You start to notice how these pieces behave, they cling, they reflect, they move with body movement, Rain-proof wears are no longer stiff. It reacts.
Then you move to Loewe, where things take a more surreal turn. The brand has always played with proportion and material, but now it folds utility into that conversation. Parka shapes stretch into exaggerated silhouettes. Leather is treated to mimic other textures. Plastic pops up in the most surprising places, particularly in accessories that manage to be both fun and thoughtfully designed.
Rain-proof here becomes experimental. It does not follow rules. It bends them.
You begin to see a pattern forming across these houses. Rain-proof is no longer just about coats, it moves through accessories, through footwear, through everyday fashion. It has become the whole look, rather than just a single piece. PVC caps, transparent bags, rubberized heels. These details matter because they complete the look.What stands out is how these designers are thinking about contrast. A sheer PVC trench worn over delicate lace. A rubber coat paired with stilettos. A sculptural leather poncho thrown over something soft. This tension is where the energy sits. Rain-proof thrives in that contrast.

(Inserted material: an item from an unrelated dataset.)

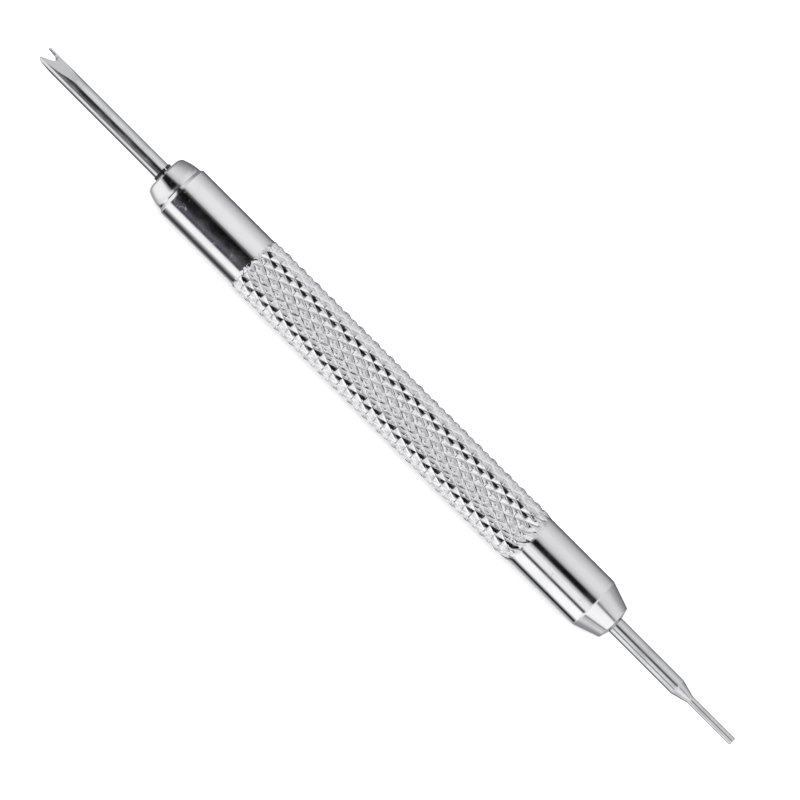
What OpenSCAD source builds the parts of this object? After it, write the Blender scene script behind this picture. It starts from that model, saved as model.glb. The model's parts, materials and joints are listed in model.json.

Scroll through fashion week coverage or even Instagram feeds from stylists and editors, and you start to see how quickly this idea has moved off the runway. People are not waiting for permission. They are already mixing these elements into daily wear. A clear coat over tailoring. A glossy hood paired with denim. A leather poncho styled like eveningwear. The street picks up on these signals fast.

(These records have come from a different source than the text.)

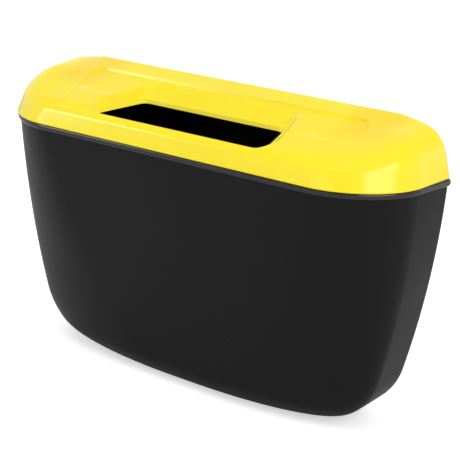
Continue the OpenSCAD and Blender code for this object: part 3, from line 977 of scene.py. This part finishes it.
class SetStage(bpy.types.Operator):
    """Set the pale floor, the soft lamps and the camera"""

    bl_idname = "litter.stage"
    bl_label = "Stage"

    def execute(self, context):
        scene = context.scene
        scene.view_settings.view_transform = "Standard"
        world = bpy.data.worlds.new("Pale room")
        world.use_nodes = True
        tree = world.node_tree
        back = tree.nodes["Background"]
        back.inputs["Color"].default_value = (1, 1, 1, 1)
        tree.links.new(white_where_seen(tree, 0.53), back.inputs["Strength"])
        scene.world = world

        mesh = bpy.data.meshes.new("floor")
        far = 4.0
        corners = [(-far, -far, 0), (far, -far, 0), (far, far, 0), (-far, far, 0)]
        mesh.from_pydata(corners, [], [(0, 1, 2, 3)])
        floor = bpy.data.objects.new("floor", mesh)
        scene.collection.objects.link(floor)
        paper = bpy.data.materials.new("White paper sweep")
        paper.use_nodes = True
        tree = paper.node_tree
        shader = tree.nodes["Principled BSDF"]
        shader.inputs["Base Color"].default_value = linear("#E8E8E8")
        shader.inputs["Roughness"].default_value = 0.9
        shader.inputs["Specular IOR Level"].default_value = 0.1
        shader.inputs["Emission Color"].default_value = (1, 1, 1, 1)
        seen = add_node(tree, "ShaderNodeLightPath").outputs["Is Camera Ray"]
        glow = math_node(tree, "MULTIPLY", seen, 0.55)
        tree.links.new(glow, shader.inputs["Emission Strength"])
        mesh.materials.append(paper)

        overhead = softbox("overhead_softbox", 0, 78, 1.3, 1.1, 1.1, 4.8)
        overhead.visible_glossy = False
        softbox("right_softbox", 69, 35, 1.2, 0.9, 0.66, 5.6, (0.092, -0.025, 0.124))
        softbox("left_softbox", -48, 26, 1.2, 0.2, 0.5, 1.7, (-0.098, -0.022, 0.126))
        softbox("front_softbox", -4, 26, 1.4, 0.6, 0.2, 0.3, (0.04, -0.035, 0.124))
        rear = softbox("rear_softbox", 195, 22, 1.4, 0.8, 0.6, 4.0)
        rear.visible_glossy = False
        softbox("back_softbox", 141, 4, 1.2, 0.3, 0.5, 0.25, (0.11, 0, 0.125))

        # The photograph's camera: azimuth, elevation and roll
        a, e, roll = math.radians(36.34), math.radians(18.14), math.radians(2.19)
        right = Vector((math.cos(a), math.sin(a), 0))
        ahead = Vector((-math.sin(a) * math.cos(e), math.cos(a) * math.cos(e), -math.sin(e)))
        up = right.cross(ahead)
        turned_right = right * math.cos(roll) + up * math.sin(roll)
        turned_up = up * math.cos(roll) - right * math.sin(roll)
        axes = Matrix((turned_right, turned_up, -ahead)).transposed().to_4x4()
        lens = bpy.data.cameras.new("camera")
        lens.sensor_width = 36
        lens.lens = 108.43
        lens.shift_x, lens.shift_y = 0.0151, -0.0034
        lens.clip_start = 0.01
        camera = bpy.data.objects.new("camera", lens)
        camera.matrix_world = Matrix.Translation((0.3748, -0.50255, 0.2793)) @ axes
        scene.collection.objects.link(camera)
        scene.camera = camera
        return {"FINISHED"}


STEPS = (MakeBucket, MakeBead, MakeHooks, MakeLid, SetStage)


class LitterBinPanel(bpy.types.Panel):
    """Lists the steps that make the bin"""

    bl_idname = "VIEW3D_PT_litter_bin"
    bl_label = "Litter bin"
    bl_space_type = "VIEW_3D"
    bl_region_type = "UI"
    bl_category = "Litter bin"

    def draw(self, context):
        for group in ("bin_bucket", "bin_hooks", "bin_lid", "bin_pan", "bin_finish"):
            box = self.layout.box()
            for name in getattr(context.scene, group).bl_rna.properties.keys():
                if name not in ("rna_type", "name"):
                    box.prop(getattr(context.scene, group), name)
        for step in STEPS:
            self.layout.operator(step.bl_idname)


GROUPS = {"bin_bucket": BucketSizes, "bin_hooks": HookSizes, "bin_lid": LidSizes,
          "bin_pan": PanSizes, "bin_finish": Finishes}


def register():
    for kind in (*GROUPS.values(), *STEPS, LitterBinPanel):
        bpy.utils.register_class(kind)
    for name, kind in GROUPS.items():
        setattr(bpy.types.Scene, name, bpy.props.PointerProperty(type=kind))


def unregister():
    for name in GROUPS:
        delattr(bpy.types.Scene, name)
    for kind in (LitterBinPanel, *reversed(STEPS), *reversed(GROUPS.values())):
        bpy.utils.unregister_class(kind)


def main():
    register()
    bpy.ops.litter.bucket()
    bpy.ops.litter.bead()
    bpy.ops.litter.hooks()
    bpy.ops.litter.lid()
    bpy.ops.litter.stage()


if __name__ == "__main__":
    main()
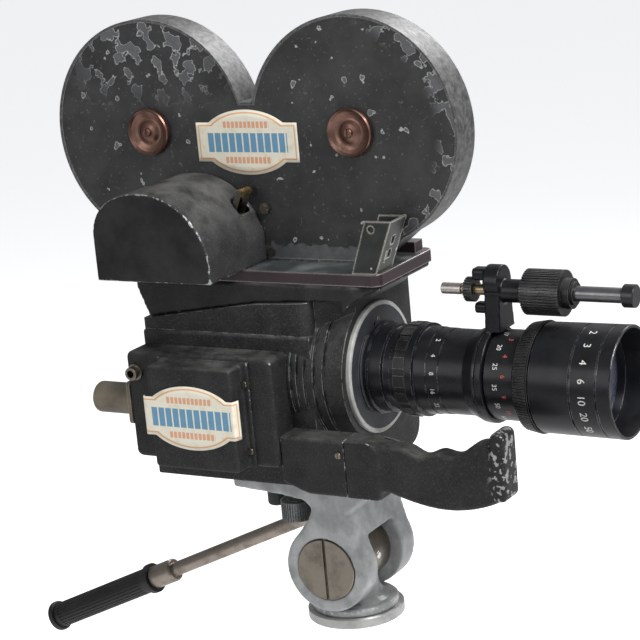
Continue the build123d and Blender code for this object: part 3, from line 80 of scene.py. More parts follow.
def viewing_camera():
    """Place the viewing camera and make it the scene's own."""
    data = bpy.data.cameras.new("viewing_camera")
    data.lens = VIEW_LENS_MM
    data.sensor_width = 36.0
    camera = bpy.data.objects.new("viewing_camera", data)
    bpy.context.scene.collection.objects.link(camera)
    level = math.cos(VIEW_PITCH)
    back = Vector((math.sin(VIEW_YAW) * level, -math.cos(VIEW_YAW) * level, math.sin(VIEW_PITCH)))
    right = Vector((math.cos(VIEW_YAW), math.sin(VIEW_YAW), 0))
    up = back.cross(right)
    c, s = math.cos(VIEW_ROLL), math.sin(VIEW_ROLL)
    columns = Matrix((c * right + s * up, -s * right + c * up, back)).transposed()
    camera.matrix_world = Matrix.Translation(VIEW_FROM) @ columns.to_4x4()
    bpy.context.scene.camera = camera
    return camera


viewing_camera()
print("camera stands", round(VIEW_FROM.length, 3), "m from the head's base")

# %% [markdown]
# ## Building materials without repeating ourselves
# A material is a small tree of nodes.  Two helpers keep the trees readable:
# one adds a node and wires its inputs in a single call, the other starts a
# node group with named sockets.

# %% Node helpers
def add(tree, kind, inputs=None, **settings):
    """Add a node; each input is a value, or a socket to link from."""
    item = tree.nodes.new(kind)
    for key, value in settings.items():
        setattr(item, key, value)
    for key, value in (inputs or {}).items():
        if isinstance(value, bpy.types.NodeSocket):
            tree.links.new(value, item.inputs[key])
        else:
            item.inputs[key].default_value = value
    return item


def maths(tree, operation, a, b=0.0, c=0.0, clamp=False):
    """A Math node's output for two or three values or sockets."""
    return add(
        tree, "ShaderNodeMath", {0: a, 1: b, 2: c}, operation=operation, use_clamp=clamp
    ).outputs[0]


def ramp(tree, value, low, high):
    """0 below low, 1 above high, smooth between; low may be the larger."""
    item = add(
        tree,
        "ShaderNodeMapRange",
        {"Value": value, "From Min": low, "From Max": high},
        interpolation_type="SMOOTHSTEP",
    )
    return item.outputs["Result"]


def mix_colour(tree, factor, a, b):
    """Blend two colours by a factor."""
    item = add(tree, "ShaderNodeMix", data_type="RGBA")
    for socket, value in ((item.inputs[0], factor), (item.inputs[6], a), (item.inputs[7], b)):
        if isinstance(value, bpy.types.NodeSocket):
            tree.links.new(value, socket)
        else:
            socket.default_value = value
    return item.outputs[2]


def noise(tree, vector, scale, detail=3.0, roughness=0.55):
    """A noise pattern's value."""
    item = add(
        tree, "ShaderNodeTexNoise", {
            "Vector": vector, "Scale": scale, "Detail": detail, "Roughness": roughness
        }
    )
    return item.outputs["Fac"]


def place(tree):
    """Object coordinates: the frame's own metres."""
    return add(tree, "ShaderNodeTexCoord").outputs["Object"]


def rgb(r, g, b):
    """A colour with full alpha."""
    return (r, g, b, 1.0)


def start_group(name, inputs, outputs):
    """A node group with named float inputs (and defaults) and float outputs."""
    tree = bpy.data.node_groups.new(name, "ShaderNodeTree")
    for label, value in inputs.items():
        socket = tree.interface.new_socket(label, in_out="INPUT", socket_type="NodeSocketFloat")
        socket.default_value = value
    for label in outputs:
        tree.interface.new_socket(label, in_out="OUTPUT", socket_type="NodeSocketFloat")
    entry = tree.nodes.new("NodeGroupInput")
    leave = tree.nodes.new("NodeGroupOutput")
    return tree, entry.outputs, leave.inputs


def use(tree, group, inputs=None):
    """Place a node group in a tree and return its outputs."""
    return add(tree, "ShaderNodeGroup", inputs, node_tree=group).outputs


print("helpers ready")

# %% [markdown]
# ## Shared effects
# Wear shows first on edges, where hands and cases rub.  A Bevel node looks a
# short way round each point: where its rounded normal leaves the true one there
# is an edge.  Skins have many small faces, so there the Pointiness of the mesh
# finds the ridges.  Breaking either up with noise gives chipped paint and not a
# drawn outline.  Dust lies on what faces up, chips are islands of noise with a pale
# rim, and crinkle paint is a fine web of ridges.

# %% Edge wear group
def make_edge_wear():
    """Mask of worn edges: Width in metres, Cover from 0 to 1."""
    tree, given, out = start_group(
        "edge_wear", {"Width": 0.001, "Cover": 0.5, "Breakup": 120.0}, ["Mask"]
    )
    spot = place(tree)
    rounded = add(tree, "ShaderNodeBevel", {"Radius": given["Width"]}, samples=4).outputs["Normal"]
    real = add(tree, "ShaderNodeNewGeometry").outputs["Normal"]
    same = add(
        tree, "ShaderNodeVectorMath", {0: rounded, 1: real}, operation="DOT_PRODUCT"
    ).outputs["Value"]
    edge = ramp(tree, maths(tree, "SUBTRACT", 1.0, same), 0.005, 0.16)
    grain = noise(tree, spot, given["Breakup"], 5.0, 0.65)
    limit = maths(tree, "SUBTRACT", 0.78, maths(tree, "MULTIPLY", given["Cover"], 0.5))
    worn = ramp(
        tree, maths(tree, "MULTIPLY_ADD", edge, 0.28, grain), limit, maths(tree, "ADD", limit, 0.07)
    )
    tree.links.new(maths(tree, "MULTIPLY", worn, ramp(tree, edge, 0.0, 0.35)), out["Mask"])
    return tree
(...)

When you really break it down, rain-proof is wearable fashion. You do not need the full runway look. You need one strong piece. That is where most people start.

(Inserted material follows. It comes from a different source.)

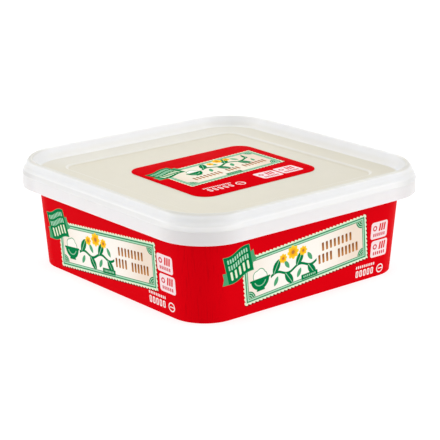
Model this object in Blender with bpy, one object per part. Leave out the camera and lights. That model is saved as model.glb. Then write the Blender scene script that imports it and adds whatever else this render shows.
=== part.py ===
"""A shut square yogurt pot: a tapering tub with round corners, a deep press-on lid, the yogurt that fills
the tub, a printed sleeve round its wall and a printed label on the lid. Metres, +Z up. The origin is the
middle of the base, where the pot stands. The faces look along -Y, +X, +Y and -X."""

import math
from dataclasses import dataclass

import bmesh
import bpy

# The lid is the widest part, and everything else is measured from it or from the base.
LID_WIDTH = 0.165
LID_CORNER = 0.0268
LID_TOP = 0.059
LID_THICKNESS = 0.0008
SKIRT_BOTTOM = 0.044
SHOULDER = 0.0511
CREST_INSET = 0.0032
CREST_CORNER = 0.0263
LEDGE_WIDTH = 0.150
LEDGE_CORNER = 0.022
LEDGE_HEIGHT = 0.0531
PANEL_WIDTH = 0.1194
PANEL_CORNER = 0.008
PANEL_HEIGHT = 0.0521

# The printed wall leans out from the base to the lid's skirt.
BASE_WIDTH = 0.1423
BASE_CORNER = 0.019
SKIRT_WIDTH = 0.1497
SKIRT_CORNER = 0.0227
TUB_THICKNESS = 0.0007
FLOOR_THICKNESS = 0.0009
FOOT_ROUND = 0.0007
FLOOR_ROUND = 0.003
STEP_HEIGHT = 0.0472
STEP_RISE = 0.0016
RIM_WIDTH = 0.1588
RIM_CORNER = 0.0253
RIM_TOP = 0.0559

GAP = 0.0003
SLEEVE_THICKNESS = 0.0002
SLEEVE_BOTTOM = 0.0006
SLEEVE_TOP = 0.0465
LABEL_SIZE = (0.087, 0.071)
LABEL_CENTRE = (0.0035, -0.0005)
LABEL_CORNER = 0.009
LABEL_THICKNESS = 0.0002
FILL_LEVEL = 0.0484

CORNER_STEPS = 10


@dataclass(frozen=True)
class Ring:
    """A level round-cornered square: half its width, its corner radius and its height."""

    half: float
    corner: float
    height: float

    def inside(self, inset: float, height: float | None = None) -> "Ring":
        """The ring that runs this far inside, at the same height unless one is given."""
        return Ring(self.half - inset, self.corner - inset, self.height if height is None else height)


def between(low: Ring, high: Ring, height: float) -> Ring:
    """The ring at this height on the straight wall from low to high."""
    share = (height - low.height) / (high.height - low.height)
    return Ring(
        low.half + share * (high.half - low.half), low.corner + share * (high.corner - low.corner), height
    )


def outline(ring: Ring, size: tuple[float, float] = (0.0, 0.0), centre: tuple[float, float] = (0.0, 0.0)):
    """The ring's points, anticlockwise from +X. Size widens it to a rectangle, and centre moves it."""
    points = []
    for corner in range(4):
        turn = math.pi / 2 * corner
        side_x = 1 if corner in (0, 3) else -1
        side_y = 1 if corner < 2 else -1
        middle_x = centre[0] + side_x * (ring.half - ring.corner + size[0])
        middle_y = centre[1] + side_y * (ring.half - ring.corner + size[1])
        for step in range(CORNER_STEPS + 1):
            angle = turn + math.pi / 2 * step / CORNER_STEPS
            points.append(
                (
                    middle_x + ring.corner * math.cos(angle),
                    middle_y + ring.corner * math.sin(angle),
                    ring.height,
                )
            )
    return points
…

But there is something deeper happening here. Rain-proof speaks to control in an environment you cannot control. Weather is unpredictable. It interrupts. It disrupts. And yet, these clothes suggest that you can still show up exactly how you want. That idea resonates more than the clothes themselves.
Think about the leather poncho. Traditionally, a poncho reads as relaxed, almost casual. But when it is cut in leather, it sharpens. It holds structure. It changes posture. You stand differently in it. You move differently in it. Rain-proof here is not about shielding yourself. It is about shaping presence.
This also includes surrealist utilitarian pieces. Exaggerated hoods. Sculpted sleeves. These details are rooted in function, but they are pushed to a point where they become visual. They catch attention first, then reveal their purpose. Rain-proof becomes layered in meaning.
There is also a material story that cannot be ignored. PVC, rubber, treated leather. These are not soft materials. They carry weight. They reflect light. They hold form. When you wear them, you feel that difference. It changes how the outfit sits on your body.
And yet, designers are softening that impact through styling. Pairing hard materials with fluid silhouettes. Balancing shine with matte. Letting transparency offset heaviness. It is a careful balance. Rain-proof works because of that balance.
It is worth asking yourself how much of this you actually need in your own wardrobe. Not in a practical sense, but in a stylistic sense. Do you need a full PVC trench? Maybe not. But could a single rain-proof accessory shift how your outfit reads. Probably. That is where this trend becomes realistic.
You start small. A clear bag. A glossy belt. A structured rain-proof coat that still feels like you. Then you build from there. The goal is not to look like the runway. The goal is to take that idea and make it sit comfortably in your own style.
What makes this moment interesting is how it refuses to separate fashion from function. For a long time, those two ideas sat apart. You dressed well or you dressed for the weather. Now, you are expected to do both. Rain-proof makes that expectation visible.
Even the way these pieces’ photograph plays a role. Light hits differently on plastic and rubber. Surfaces reflect. Shapes stand out. On Instagram, these looks carry presence without effort. They catch the eye before you even process the outfit. That visibility matters.
Designers understand that now. They are not just designing for the runway. They are designing for how these pieces move through digital space. Rain-proof clothing holds attention in that environment. It reads clearly. It translates easily. That is part of why it is spreading so quickly.
But beyond the visuals, there is something else. There is a kind of honesty in these materials. They do not pretend. Plastic looks like plastic. Rubber looks like rubber. There is no illusion of softness where it does not exist. That directness feels current. Rain-proof embraces that honesty.
It also invites a different kind of confidence. You cannot wear a transparent trench and hide. You cannot wear a high-gloss coat and blend in. These pieces’ demand presence. They ask you to be seen. And that is where fashion always becomes personal.
You decide how far you want to take it. You decide how much visibility you are comfortable with. You decide how you balance practicality with expression. The runway offers the idea. You shape the outcome. Rain-proof is not about copying what you see. It is about understanding why it works.
When you strip it down, it comes back to intention. Every piece feels considered. Every material choice feels deliberate. Nothing is accidental. That is what gives these looks their strength.
So when the rain comes, you are no longer adjusting your outfit as an afterthought. You are building it with that moment in mind. You are choosing pieces that respond to the environment while still holding your identity. That is the shift.
And once you see it, it becomes hard to go back to anything less considered. Because now, even the simplest outfit can carry that same idea. A single rain-proof layer. A single reflective surface. A single piece that changes how everything else reads.